Risk-on Risk-off Indicators
Risk aversion refers to when traders unload their positions in higher-yielding assets and move their funds in favor of safe-haven currencies. This normally happens in times of uncertainty and high volatility, a so-called “risk-on” environment. In turn, periods of perceived low financial risk encourage investors to take risk, therefore creating a “risk-off” situation. The following instruments are excellent barometers of market sentiment that can indicate higher or lower risk taking depending on their performance.
VIXY: PROSHARES VIX SHORT-TERM FUTURE
VIXY Up = Risk-Off
VIXY seeks to track the performance of the S&P 500 VIX Short-Term Futures Index. The VIX, inferred from the prices of option on the stock exchange and known colloquially as the "fear index," is a widely-used proxy for global risk aversion and for markets' sensitivity to uncertainty.
Note that there can be differences between the actual movements of the VIX and the movements of VIX futures contracts.
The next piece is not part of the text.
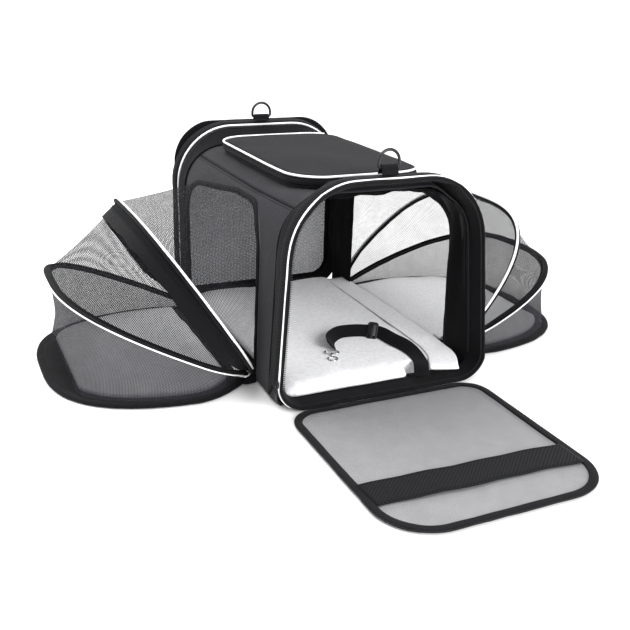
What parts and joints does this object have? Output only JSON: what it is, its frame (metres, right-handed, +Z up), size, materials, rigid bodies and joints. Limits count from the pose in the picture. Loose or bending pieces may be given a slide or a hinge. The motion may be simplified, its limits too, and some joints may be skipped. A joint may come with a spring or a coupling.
{
  "type": "pet carrier bag",
  "caption": "Soft-sided pet carrier with a wire-framed cabin, drop-down mesh front door, mesh rear door, padded top lid and a fan-shaped mesh extension that folds out on each side.",
  "frame": {"origin": "middle of the cabin's underside, on the surface that it stands on", "axes": "+Z up, -Y towards the front door, +X to the right as seen from the front"},
  "size_m": [0.7598, 0.7231, 0.3118],
  "materials": {
    "body_fabric": "charcoal woven polyester, matt with a slight sheen",
    "binding": "black folded woven binding tape",
    "webbing": "black ribbed nylon webbing",
    "white_piping": "white corded piping, smooth",
    "mesh": "light grey knitted mesh that is seen through",
    "white_plush": "white short-pile plush",
    "stiff_board": "black fibre board covered in cloth",
    "spring_steel": "drawn spring wire",
    "black_metal": "black enamelled die-cast metal",
    "black_plastic": "black moulded plastic",
    "bright_chrome": "polished plated metal"
  },
  "bodies": {
    "cabin": {"front_collar": "binding", "rear_collar": "binding", "front_frame_wire": "spring_steel", "rear_frame_wire": "spring_steel", "front_piping": "white_piping", "rear_piping": "white_piping", "left_side_panel": "body_fabric", "right_side_panel": "body_fabric", "left_arch_binding": "binding", "right_arch_binding": "binding", "roof_panel": "body_fabric", "lid_gusset": "body_fabric", "underside_panel": "body_fabric", "base_board": "stiff_board", "floor_pad": "white_plush", "front_ring_tab": "webbing", "rear_ring_tab": "webbing", "left_front_hoop_anchor": "binding", "left_rear_hoop_anchor": "binding", "right_front_hoop_anchor": "binding", "right_rear_hoop_anchor": "binding", "front_zip_slider": "black_metal", "rear_zip_slider": "black_metal", "lid_zip_slider": "black_metal", "tether_strap": "webbing", "tether_adjuster": "black_plastic", "tether_eye": "bright_chrome", "tether_swivel": "bright_chrome", "tether_hook": "bright_chrome"},
    "front_door": {"front_door_binding": "binding", "front_door_mesh": "mesh", "front_door_band": "webbing"},
    "rear_door": {"rear_door_binding": "binding", "rear_door_mesh": "mesh"},
    "top_lid": {"lid_panel": "body_fabric", "lid_piping": "white_piping"},
    "front_ring": {"front_d_ring": "black_metal"},
    "rear_ring": {"rear_d_ring": "black_metal"},
    "tether_gate": {"tether_gate": "bright_chrome"},
    "left_upper_hoop": {"left_upper_hoop_sleeve": "binding", "left_upper_hoop_wire": "spring_steel", "left_mesh_inner": "mesh"},
    "left_lower_hoop": {"left_lower_hoop_sleeve": "binding", "left_lower_hoop_wire": "spring_steel", "left_mesh_middle": "mesh"},
    "left_floor": {"left_floor_board": "stiff_board", "left_floor_binding": "binding", "left_extension_pad": "white_plush", "left_mesh_outer": "mesh"},
    "right_upper_hoop": {"right_upper_hoop_sleeve": "binding", "right_upper_hoop_wire": "spring_steel", "right_mesh_inner": "mesh"},
    "right_lower_hoop": {"right_lower_hoop_sleeve": "binding", "right_lower_hoop_wire": "spring_steel", "right_mesh_middle": "mesh"},
    "right_floor": {"right_floor_board": "stiff_board", "right_floor_binding": "binding", "right_extension_pad": "white_plush", "right_mesh_outer": "mesh"}
  },
  "joints": [
    {"name": "front_door_hinge", "type": "hinge", "parent": "cabin", "child": "front_door", "pos_m": [0, -0.2225, 0.0045], "axis": [-1, 0, 0], "range_deg": [0, 90]},
    {"name": "rear_door_hinge", "type": "hinge", "parent": "cabin", "child": "rear_door", "pos_m": [0, 0.2225, 0.0045], "axis": [-1, 0, 0], "range_deg": [0, 90]},
    {"name": "lid_hinge", "type": "hinge", "parent": "cabin", "child": "top_lid", "pos_m": [0.092, 0, 0.2556], "axis": [0, 1, 0], "range_deg": [0, 130]},
    {"name": "front_ring_tilt", "type": "hinge", "parent": "cabin", "child": "front_ring", "pos_m": [0, -0.2022, 0.2862], "axis": [1, 0, 0], "range_deg": [-80, 80]},
    {"name": "rear_ring_tilt", "type": "hinge", "parent": "cabin", "child": "rear_ring", "pos_m": [0, 0.2022, 0.2862], "axis": [1, 0, 0], "range_deg": [-80, 80]},
    {"name": "tether_gate_hinge", "type": "hinge", "parent": "cabin", "child": "tether_gate", "pos_m": [-0.04531, -0.13976, 0.0252], "axis": [0, 0, 1], "range_deg": [0, 30], "stiffness_Nm_per_rad": 0.001},
    {"name": "left_upper_hoop_fold", "type": "hinge", "parent": "cabin", "child": "left_upper_hoop", "pos_m": [-0.1345, 0.0134, 0.012], "axis": [0, 1, 0], "range_deg": [0, 32.5], "deforming": ["left_mesh_inner"]},
    {"name": "left_lower_hoop_fold", "type": "hinge", "parent": "left_upper_hoop", "child": "left_lower_hoop", "pos_m": [-0.1389, 0.0134, 0.01], "axis": [0, 1, 0], "range_deg": [0, 31], "deforming": ["left_mesh_middle"]},
    {"name": "left_floor_fold", "type": "hinge", "parent": "left_lower_hoop", "child": "left_floor", "pos_m": [-0.1434, 0.0134, 0.0026], "axis": [0, 1, 0], "range_deg": [0, 26.5], "deforming": ["left_mesh_outer"]},
    {"name": "right_upper_hoop_fold", "type": "hinge", "parent": "cabin", "child": "right_upper_hoop", "pos_m": [0.1345, 0.0134, 0.012], "axis": [0, -1, 0], "range_deg": [0, 42.6], "deforming": ["right_mesh_inner"]},
    {"name": "right_lower_hoop_fold", "type": "hinge", "parent": "right_upper_hoop", "child": "right_lower_hoop", "pos_m": [0.1389, 0.0134, 0.01], "axis": [0, -1, 0], "range_deg": [0, 26], "deforming": ["right_mesh_middle"]},
    {"name": "right_floor_fold", "type": "hinge", "parent": "right_lower_hoop", "child": "right_floor", "pos_m": [0.1434, 0.0134, 0.0026], "axis": [0, -1, 0], "range_deg": [0, 21.4], "deforming": ["right_mesh_outer"]}
  ],
  "couplings": [
    {"joint": "left_lower_hoop_fold", "follows": "left_upper_hoop_fold", "ratio": 0.9514},
    {"joint": "left_floor_fold", "follows": "left_upper_hoop_fold", "ratio": 0.8144},
    {"joint": "right_lower_hoop_fold", "follows": "right_upper_hoop_fold", "ratio": 0.6084},
    {"joint": "right_floor_fold", "follows": "right_upper_hoop_fold", "ratio": 0.5018}
  ]
}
But as a general rule, when the VIX climbs, risk aversion is enveloping global markets.
Gold / Silver Ratio
Ratio Up = Risk-Off
A contracting economy usually decreases the industrial demand for silver while gold tends to keep its value as a monetary asset. The reason is that silver functions mainly as an industrial metal while gold serves as a hedge against economic and political uncertainty. As a result, this ratio normally goes up during risk aversion and falls off during times of risk appetite. A rising ratio means gold is outperforming silver, and a falling ratio means silver is favoured. When this ratio is about to turn from a bottom, traders expect risky assets to fall. When silver out-muscles gold and the ratio starts to slip, the market's appetite for risk grows.
VANGUARD TOTAL BOND MARKET (BND)
BND Up = Risk-Off
At the moment, U.S. Government Treasuries is one of the safe havens of choice. As an investment they don't pay much interest, but they are considered a safe place to park money. When the return of principal is more important that the return on investment, the priority becomes finding a place to park big capital flows. And U.S. Treasuries are considered the ultimate safe haven for that. Should conditions change, the money will fly off to other locations perceived to be safer. A rising line implies nervousness about the global economy and suggests rising risk aversion, while a price deterioration emphasises a generally optimistic market place.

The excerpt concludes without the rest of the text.